-- START MATERIAL FOR THIS TASK --

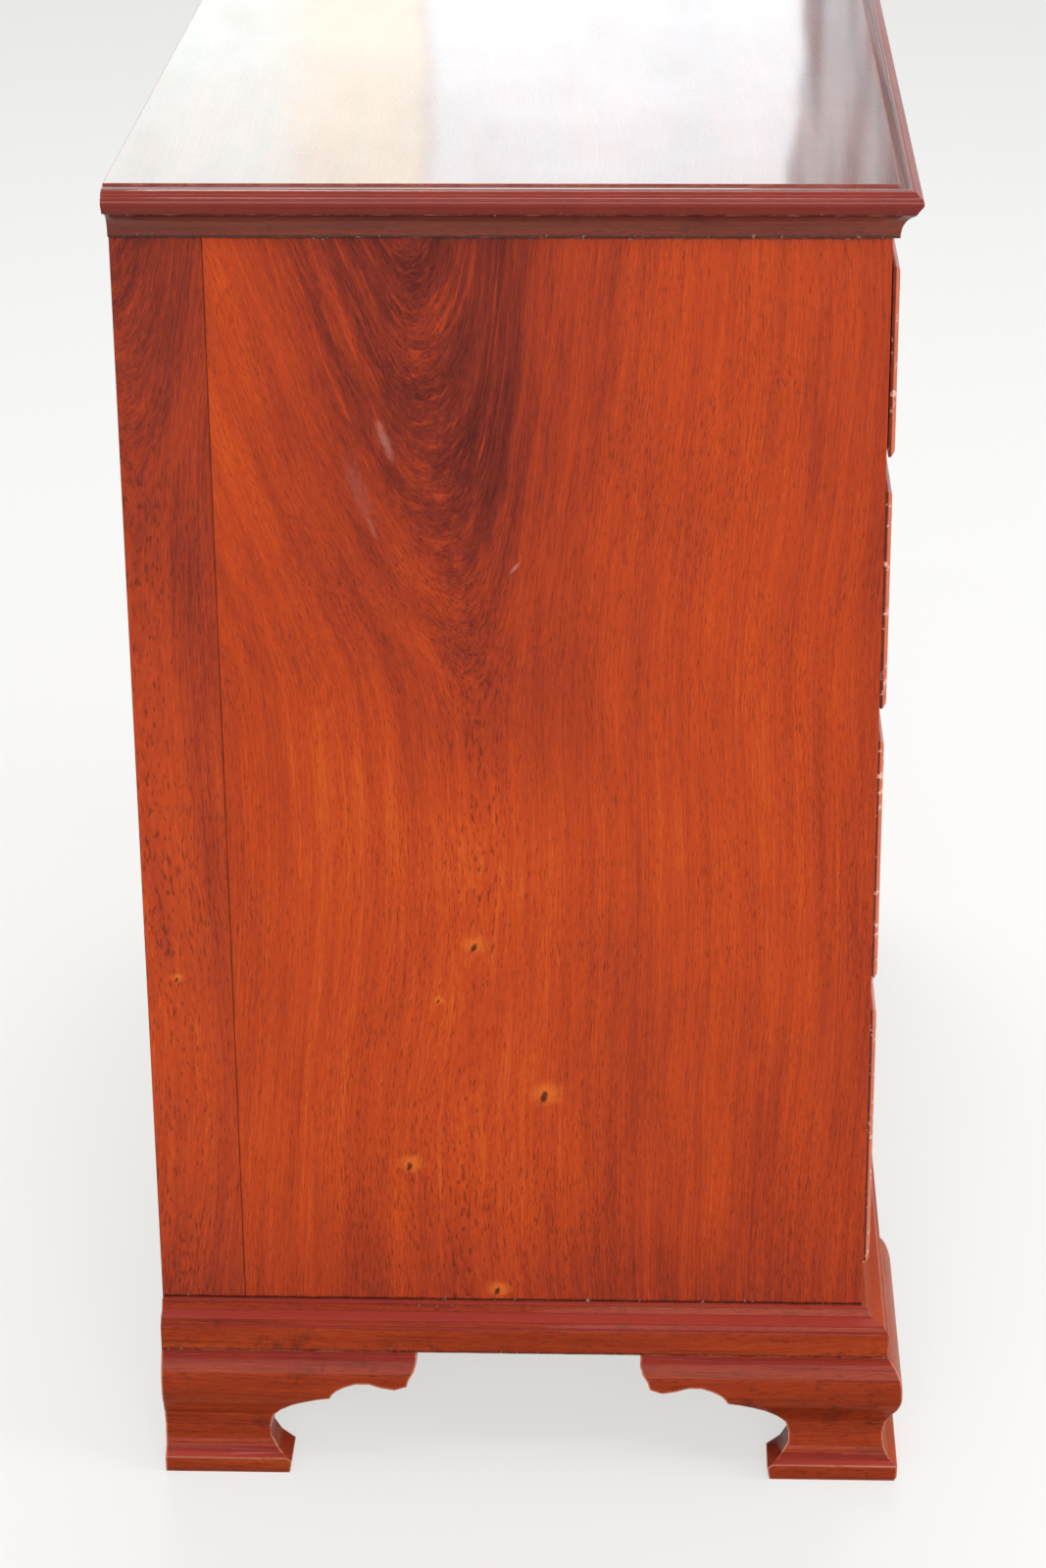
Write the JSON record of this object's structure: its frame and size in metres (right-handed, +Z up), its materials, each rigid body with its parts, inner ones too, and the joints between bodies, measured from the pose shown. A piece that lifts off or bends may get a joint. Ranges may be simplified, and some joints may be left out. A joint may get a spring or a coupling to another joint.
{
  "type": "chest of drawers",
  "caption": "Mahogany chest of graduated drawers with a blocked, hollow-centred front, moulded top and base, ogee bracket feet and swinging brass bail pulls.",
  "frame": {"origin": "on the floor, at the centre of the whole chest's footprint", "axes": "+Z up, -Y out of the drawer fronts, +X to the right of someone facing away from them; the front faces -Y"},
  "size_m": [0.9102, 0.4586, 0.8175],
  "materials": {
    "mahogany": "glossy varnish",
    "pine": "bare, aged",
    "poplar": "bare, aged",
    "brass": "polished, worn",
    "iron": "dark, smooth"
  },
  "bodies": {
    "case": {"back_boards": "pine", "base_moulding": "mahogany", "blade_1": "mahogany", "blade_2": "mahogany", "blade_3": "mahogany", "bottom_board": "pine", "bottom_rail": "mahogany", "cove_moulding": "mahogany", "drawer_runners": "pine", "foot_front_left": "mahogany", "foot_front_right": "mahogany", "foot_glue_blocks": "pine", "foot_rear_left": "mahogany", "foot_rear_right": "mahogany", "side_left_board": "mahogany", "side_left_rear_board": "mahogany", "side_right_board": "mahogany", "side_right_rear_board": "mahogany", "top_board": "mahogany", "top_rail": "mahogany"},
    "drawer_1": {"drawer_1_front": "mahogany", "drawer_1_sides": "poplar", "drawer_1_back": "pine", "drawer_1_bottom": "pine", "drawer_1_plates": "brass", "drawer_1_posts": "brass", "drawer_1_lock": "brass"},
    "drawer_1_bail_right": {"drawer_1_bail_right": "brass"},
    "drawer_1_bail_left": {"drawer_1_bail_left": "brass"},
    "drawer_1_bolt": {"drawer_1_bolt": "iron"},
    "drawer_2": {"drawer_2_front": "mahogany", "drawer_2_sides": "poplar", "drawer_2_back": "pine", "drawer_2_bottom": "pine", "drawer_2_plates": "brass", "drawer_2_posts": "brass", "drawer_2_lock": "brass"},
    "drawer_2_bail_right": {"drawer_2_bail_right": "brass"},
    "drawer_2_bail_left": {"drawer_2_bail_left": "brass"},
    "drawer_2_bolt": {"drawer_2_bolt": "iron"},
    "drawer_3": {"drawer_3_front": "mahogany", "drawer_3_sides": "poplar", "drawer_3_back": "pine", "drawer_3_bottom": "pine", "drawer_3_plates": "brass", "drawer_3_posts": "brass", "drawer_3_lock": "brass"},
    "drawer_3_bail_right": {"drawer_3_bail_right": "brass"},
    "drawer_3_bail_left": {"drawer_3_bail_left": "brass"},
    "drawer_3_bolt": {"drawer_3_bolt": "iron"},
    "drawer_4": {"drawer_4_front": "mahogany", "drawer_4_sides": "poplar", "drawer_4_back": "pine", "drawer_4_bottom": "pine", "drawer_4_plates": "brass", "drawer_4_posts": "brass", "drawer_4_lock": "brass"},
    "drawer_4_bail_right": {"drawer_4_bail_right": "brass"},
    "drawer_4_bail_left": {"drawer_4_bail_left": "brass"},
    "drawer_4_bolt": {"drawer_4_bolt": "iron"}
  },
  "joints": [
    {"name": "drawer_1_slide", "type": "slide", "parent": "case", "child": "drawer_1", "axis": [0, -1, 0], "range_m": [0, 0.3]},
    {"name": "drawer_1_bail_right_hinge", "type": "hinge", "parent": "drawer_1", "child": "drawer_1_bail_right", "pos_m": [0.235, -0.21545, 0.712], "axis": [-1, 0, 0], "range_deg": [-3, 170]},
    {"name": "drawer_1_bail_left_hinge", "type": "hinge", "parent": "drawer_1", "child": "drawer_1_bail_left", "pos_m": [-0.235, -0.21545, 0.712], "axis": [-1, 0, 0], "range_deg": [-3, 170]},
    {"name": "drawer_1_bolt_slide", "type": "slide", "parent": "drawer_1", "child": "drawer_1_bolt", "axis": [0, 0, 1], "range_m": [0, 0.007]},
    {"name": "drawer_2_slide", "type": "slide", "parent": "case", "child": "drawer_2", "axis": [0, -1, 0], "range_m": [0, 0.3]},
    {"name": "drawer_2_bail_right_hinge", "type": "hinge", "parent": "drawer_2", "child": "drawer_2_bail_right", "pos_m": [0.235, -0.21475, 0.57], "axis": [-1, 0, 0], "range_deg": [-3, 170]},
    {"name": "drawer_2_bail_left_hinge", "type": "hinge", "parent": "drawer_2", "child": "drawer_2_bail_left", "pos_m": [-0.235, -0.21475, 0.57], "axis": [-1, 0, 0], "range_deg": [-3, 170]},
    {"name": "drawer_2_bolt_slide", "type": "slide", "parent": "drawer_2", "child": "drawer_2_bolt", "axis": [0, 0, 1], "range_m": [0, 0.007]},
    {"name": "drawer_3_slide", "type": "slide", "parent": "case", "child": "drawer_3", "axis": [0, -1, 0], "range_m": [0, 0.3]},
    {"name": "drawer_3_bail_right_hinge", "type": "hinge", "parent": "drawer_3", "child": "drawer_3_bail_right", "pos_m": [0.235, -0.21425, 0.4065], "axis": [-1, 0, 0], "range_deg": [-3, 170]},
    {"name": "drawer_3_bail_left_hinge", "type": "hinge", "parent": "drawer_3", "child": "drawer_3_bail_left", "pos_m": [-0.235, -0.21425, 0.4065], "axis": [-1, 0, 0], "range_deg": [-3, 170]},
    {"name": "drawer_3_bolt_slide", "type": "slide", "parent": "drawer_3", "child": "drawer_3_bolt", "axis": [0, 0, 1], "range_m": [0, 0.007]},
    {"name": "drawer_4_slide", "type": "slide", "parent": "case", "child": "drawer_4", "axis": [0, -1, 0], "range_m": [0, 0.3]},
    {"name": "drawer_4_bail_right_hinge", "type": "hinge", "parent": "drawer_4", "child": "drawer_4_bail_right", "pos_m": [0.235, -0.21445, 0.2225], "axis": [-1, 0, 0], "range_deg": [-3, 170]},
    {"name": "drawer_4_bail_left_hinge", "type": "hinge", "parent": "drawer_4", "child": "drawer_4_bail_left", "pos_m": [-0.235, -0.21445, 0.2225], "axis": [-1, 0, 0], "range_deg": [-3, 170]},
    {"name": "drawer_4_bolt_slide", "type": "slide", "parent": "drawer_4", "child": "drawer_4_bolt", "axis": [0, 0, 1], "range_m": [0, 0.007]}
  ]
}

-- END MATERIAL FOR THIS TASK --
-- START MATERIAL FOR THIS TASK --

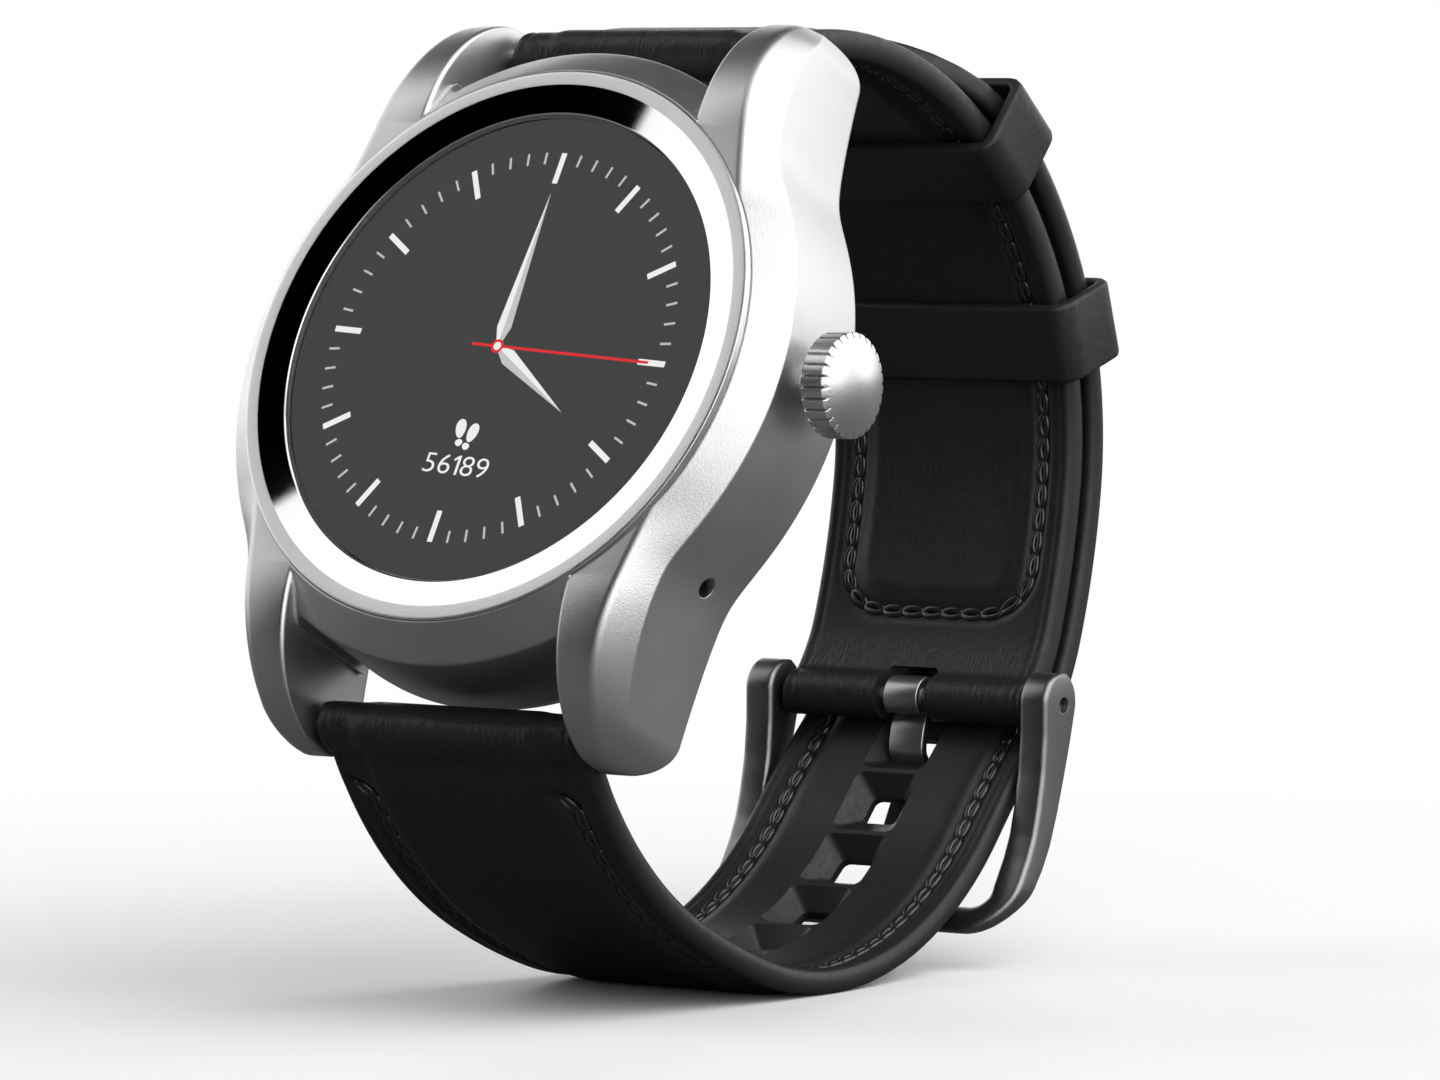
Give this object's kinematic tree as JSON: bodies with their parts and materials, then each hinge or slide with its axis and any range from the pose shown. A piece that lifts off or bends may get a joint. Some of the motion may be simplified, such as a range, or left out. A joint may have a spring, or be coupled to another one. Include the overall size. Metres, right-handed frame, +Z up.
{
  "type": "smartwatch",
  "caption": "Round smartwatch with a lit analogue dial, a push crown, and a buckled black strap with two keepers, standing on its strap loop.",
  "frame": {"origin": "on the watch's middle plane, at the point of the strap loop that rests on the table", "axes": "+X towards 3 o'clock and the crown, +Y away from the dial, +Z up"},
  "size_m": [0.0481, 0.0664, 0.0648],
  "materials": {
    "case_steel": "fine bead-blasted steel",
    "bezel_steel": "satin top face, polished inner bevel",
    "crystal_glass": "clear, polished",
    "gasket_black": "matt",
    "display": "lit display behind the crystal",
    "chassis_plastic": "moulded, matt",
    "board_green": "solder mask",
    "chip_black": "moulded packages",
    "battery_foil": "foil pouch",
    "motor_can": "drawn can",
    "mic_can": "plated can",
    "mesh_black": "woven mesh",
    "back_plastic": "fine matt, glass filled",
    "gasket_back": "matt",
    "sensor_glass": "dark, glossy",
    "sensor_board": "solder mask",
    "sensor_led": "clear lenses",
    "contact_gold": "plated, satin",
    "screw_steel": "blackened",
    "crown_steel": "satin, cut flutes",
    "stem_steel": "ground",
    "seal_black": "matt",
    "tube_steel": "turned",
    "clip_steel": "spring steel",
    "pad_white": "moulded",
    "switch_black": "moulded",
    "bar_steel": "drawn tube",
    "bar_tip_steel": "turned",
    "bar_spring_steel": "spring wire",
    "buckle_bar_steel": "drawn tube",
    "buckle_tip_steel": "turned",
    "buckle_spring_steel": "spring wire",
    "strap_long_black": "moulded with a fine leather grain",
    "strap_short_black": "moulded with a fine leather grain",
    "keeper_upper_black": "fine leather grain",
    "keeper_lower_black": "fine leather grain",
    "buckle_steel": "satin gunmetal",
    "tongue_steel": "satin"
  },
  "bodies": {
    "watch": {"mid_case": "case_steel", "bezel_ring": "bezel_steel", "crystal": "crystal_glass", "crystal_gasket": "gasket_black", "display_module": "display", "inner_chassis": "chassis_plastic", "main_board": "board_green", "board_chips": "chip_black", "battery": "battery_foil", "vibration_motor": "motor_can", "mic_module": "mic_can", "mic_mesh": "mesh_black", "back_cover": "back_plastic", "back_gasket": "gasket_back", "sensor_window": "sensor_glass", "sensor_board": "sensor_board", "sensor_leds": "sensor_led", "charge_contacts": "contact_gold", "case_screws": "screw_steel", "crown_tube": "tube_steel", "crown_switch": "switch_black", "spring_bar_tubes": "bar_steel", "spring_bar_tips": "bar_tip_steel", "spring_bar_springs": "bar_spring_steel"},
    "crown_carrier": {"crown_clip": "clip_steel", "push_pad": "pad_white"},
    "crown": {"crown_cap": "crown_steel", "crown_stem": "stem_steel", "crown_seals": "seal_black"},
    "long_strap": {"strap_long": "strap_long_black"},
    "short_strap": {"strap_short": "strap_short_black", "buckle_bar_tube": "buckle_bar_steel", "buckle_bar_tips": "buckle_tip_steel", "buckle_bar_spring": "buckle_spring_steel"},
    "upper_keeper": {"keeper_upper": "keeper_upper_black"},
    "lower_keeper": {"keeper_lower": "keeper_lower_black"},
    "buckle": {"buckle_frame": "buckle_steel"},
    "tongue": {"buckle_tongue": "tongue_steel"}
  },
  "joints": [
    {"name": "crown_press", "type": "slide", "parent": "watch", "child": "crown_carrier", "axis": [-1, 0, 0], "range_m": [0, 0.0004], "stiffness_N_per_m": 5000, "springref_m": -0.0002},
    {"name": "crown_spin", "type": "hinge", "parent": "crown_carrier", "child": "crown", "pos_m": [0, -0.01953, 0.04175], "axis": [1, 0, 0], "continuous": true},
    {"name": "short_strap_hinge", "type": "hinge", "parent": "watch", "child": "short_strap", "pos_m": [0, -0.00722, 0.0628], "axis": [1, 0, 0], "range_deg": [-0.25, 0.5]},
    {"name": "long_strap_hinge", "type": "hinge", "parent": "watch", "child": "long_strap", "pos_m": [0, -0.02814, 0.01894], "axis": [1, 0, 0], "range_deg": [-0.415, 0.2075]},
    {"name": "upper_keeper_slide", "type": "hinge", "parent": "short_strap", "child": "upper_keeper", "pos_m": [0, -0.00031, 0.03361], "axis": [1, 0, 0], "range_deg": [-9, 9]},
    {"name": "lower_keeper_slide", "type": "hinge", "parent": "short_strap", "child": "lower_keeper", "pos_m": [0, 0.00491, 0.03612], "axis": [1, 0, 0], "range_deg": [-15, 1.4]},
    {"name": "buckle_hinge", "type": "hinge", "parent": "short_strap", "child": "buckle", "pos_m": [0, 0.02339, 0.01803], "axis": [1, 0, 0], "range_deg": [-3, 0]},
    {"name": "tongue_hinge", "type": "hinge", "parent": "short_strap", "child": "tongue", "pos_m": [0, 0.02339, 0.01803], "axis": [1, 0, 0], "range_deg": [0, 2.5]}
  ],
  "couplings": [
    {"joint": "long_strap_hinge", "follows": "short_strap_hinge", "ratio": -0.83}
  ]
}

-- END MATERIAL FOR THIS TASK --

EXERCISE DESCRIPTION
Look through the data above. Each line containing the word "object" needs to be copied.

EXERCISE ANSWER
Write the JSON record of this object's structure: its frame and size in metres (right-handed, +Z up), its materials, each rigid body with its parts, inner ones too, and the joints between bodies, measured from the pose shown. A piece that lifts off or bends may get a joint. Ranges may be simplified, and some joints may be left out. A joint may get a spring or a coupling to another joint.
Give this object's kinematic tree as JSON: bodies with their parts and materials, then each hinge or slide with its axis and any range from the pose shown. A piece that lifts off or bends may get a joint. Some of the motion may be simplified, such as a range, or left out. A joint may have a spring, or be coupled to another one. Include the overall size. Metres, right-handed frame, +Z up.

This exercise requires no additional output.